How do they differ? Unlike Spark, Hadoop also includes MapReduce, YARN, Avro, Chukwa, and Tez in its ecosystem. Spark differs from Hadoop in also including Kubernetes, Docker, Spring, Mesos, OpenStack, MongoDB, Parquet, Elasticsearch, Tachyon, MySQL, PostgreSQL, Kafka, SequoiaDB, Sparkling, H20, IP[y], Thunder, and Sqoop.

Over the coming year, I expect to see the industry focus far less on Spark and Hadoop as self-contained (dare I say “rival”?) communities and codebases. The true disruptor going forward will be the open-source analytic stack as a whole, composed of the most widely adopted subprojects within the scopes of Spark, Hadoop, and many of the others listed above.

Through a process of “natural selection,” this menagerie of squabbling open-source initiatives is fostering an ecosystem within which the best-fit components will be embraced and the rest de-emphasized and ignored. Through that same process, the surviving codebases will be shifted back and forth to whatever roles in the open-source analytics ecosystem best suit them.

We already saw that “natural selection” at work in the Hadoop community. Spark took flight as a higher-performance, lower-latency runtime to MapReduce and HDFS. As Spark picked up the in-memory, streaming, graph, and iterative modeling use cases, Hadoop retrenched to its sweet spots of unstructured data storage, information refinement, data governance, and queryable archiving.

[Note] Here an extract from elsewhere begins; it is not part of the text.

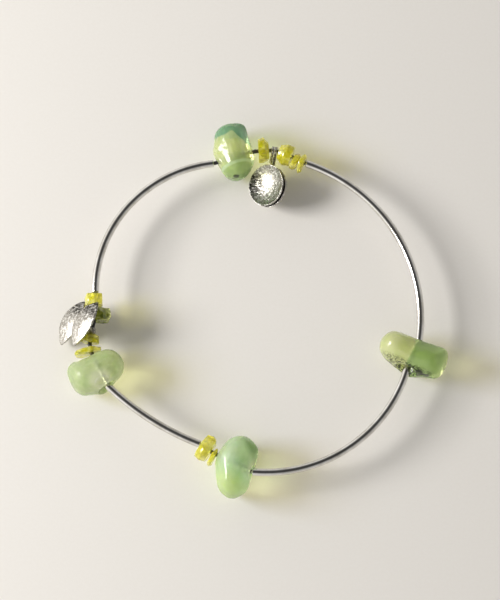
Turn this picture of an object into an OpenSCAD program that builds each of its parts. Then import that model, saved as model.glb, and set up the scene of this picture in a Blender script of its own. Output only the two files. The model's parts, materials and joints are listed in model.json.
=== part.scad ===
// Slip-on bangle bracelet: four curved silver tubes, four drilled stones, ten small drilled
// chips and two pairs of cupped silver discs, all strung on one elastic cord.
// It lies flat on a table, +Z up. Every place is given in the plan of the bracelet.

/* [Cord and holes] */
// Diameter of the elastic cord
cord_d = 0.8; // [0.6:0.05:0.85]
// Diameter of the hole drilled through every stone, chip and bail
drill_d = 0.94; // [0.9:0.01:1.0]
// Height of the cord above the table
cord_h = 5.3; // [5.2:0.05:5.4]

/* [Tubes] */
// Outer diameter of the silver tubes
tube_od = 1.5; // [1.3:0.05:1.6]
// Inner diameter of the silver tubes
tube_id = 1.0; // [0.95:0.01:1.1]
// Bend radius of the tube on the right
bend_right = 33.9; // [32:0.1:40]
// Bend radius of the tube at the lower right
bend_lower_right = 29.4; // [27:0.1:34]
// Bend radius of the tube at the lower left
bend_lower_left = 56; // [50:0.1:70]
// Bend radius of the tube on the left
bend_left = 26.5; // [25:0.1:32]

/* [Disc charms] */
// Diameter of the two discs at the top
disc_top_d = 8.5; // [8:0.1:8.8]
// Length of the two narrow discs at the left
disc_left_l = 10.0; // [9.6:0.1:10.2]
// Width of the two narrow discs at the left
disc_left_w = 5.2; // [4.8:0.1:5.4]
// Thickness of a disc
disc_t = 0.4; // [0.3:0.05:0.5]
// Depth of a disc's cup
cup_depth = 1.1; // [0.8:0.1:1.4]
// Length of a bail's ring along the cord
bail_w = 0.5; // [0.4:0.05:0.5]

/* [Gaps] */
// Gap between a tube's mouth and the stone beside it
mouth_gap = 0.3; // [0.25:0.05:0.4]
// Gap between neighbours on the cord
bead_gap = 0.12; // [0.1:0.01:0.15]

/* [Hidden] */
$fn = 48;
// Facets of the turned and swept solids, and of the long arcs that shape the discs
turned_facets = 96;
arc_facets = 360;

silver = [0.78, 0.79, 0.8];
cord_grey = [0.16, 0.16, 0.17];
stone_green = [0.66, 0.78, 0.5];
chip_yellow = [0.78, 0.78, 0.14];

// The origin is on the table under the middle of the bracelet's outline.
origin_xy = [-0.85, 1.8];

// The cord's corners, clockwise, in the four stretches between the tubes. One piece or one pair
// of bails sits on each straight length, and the first and last corners are tube mouths.
run_right = [[32.3, -5.3], [30.1, -10.0]];
run_bottom = [[-1.0, -31.8], [-7.9, -28.4], [-8.9, -27.87], [-11.2, -26.3]];
run_left = [
    [-29.8, -14.3], [-32.8, -8.1], [-33.35, -6.1], [-33.1, -3.9], [-32.6, -1.4], [-32.4, 1.7], [-32.4, 4.7]
];
run_top = [
    [-8.8, 31.9], [-0.3, 34.5], [2.95, 34.7], [4.2, 34.48], [7.4, 33.2], [8.7, 32.5], [10.0, 31.9]
];

// Each tube's two mouths, clockwise
mouths_right = [run_top[6], run_right[0]];
mouths_lower_right = [run_right[1], run_bottom[0]];
mouths_lower_left = [run_bottom[3], run_left[0]];
mouths_left = [run_left[6], run_top[0]];

// Lobes of each stone: [along the cord, outwards, up, radius], from the middle of its length
lobes_right = [
    [0.5, -4.0, -0.4, 3.1], [0.6, 3.4, -0.4, 3.1], [-1.4, 4.9, -0.4, 2.0], [1.4, 4.9, -0.7, 2.0], [1.6, 0.6, -1.2, 3.0]
];
lobes_bottom = [
    [0.2, -2.5, -0.5, 3.4], [-1.3, 3.3, -0.5, 3.3], [0.9, -0.1, -0.6, 3.2], [-1.2, 0.4, -0.6, 3.1], [-1.2, -3.0, -0.4, 2.3]
];
lobes_left = [
    [-0.4, 2.8, -0.5, 3.7], [1.3, 3.8, -0.3, 2.5], [0.0, -1.6, -0.5, 3.5], [-1.8, 1.2, -0.7, 2.9]
];
lobes_top = [
    [0.3, 3.9, -0.5, 3.4], [2.2, 5.1, -0.2, 1.8], [0.0, -1.1, -0.6, 3.5], [1.9, -0.9, -0.5, 2.1], [-1.3, 1.8, -0.3, 2.7]
];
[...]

Spark has also experienced some of that mix-and-match change-out disruption. That’s how you might characterize the community’s decision 2 years ago to embrace Spark SQL and abandon efforts to use Shark or Hive as its primary query language. And the Spark community might some day conceivably abandon substantial pieces of its codebase, such as its streaming and graph analytics runtimes and libraries, if better performing open-source alternatives prove more advantageous for developers.

None of these open-source projects is carved in stone. And even if any of them were, stone is not immune to erosion.

Fast streams can etch deep channels in seemingly solid substrates.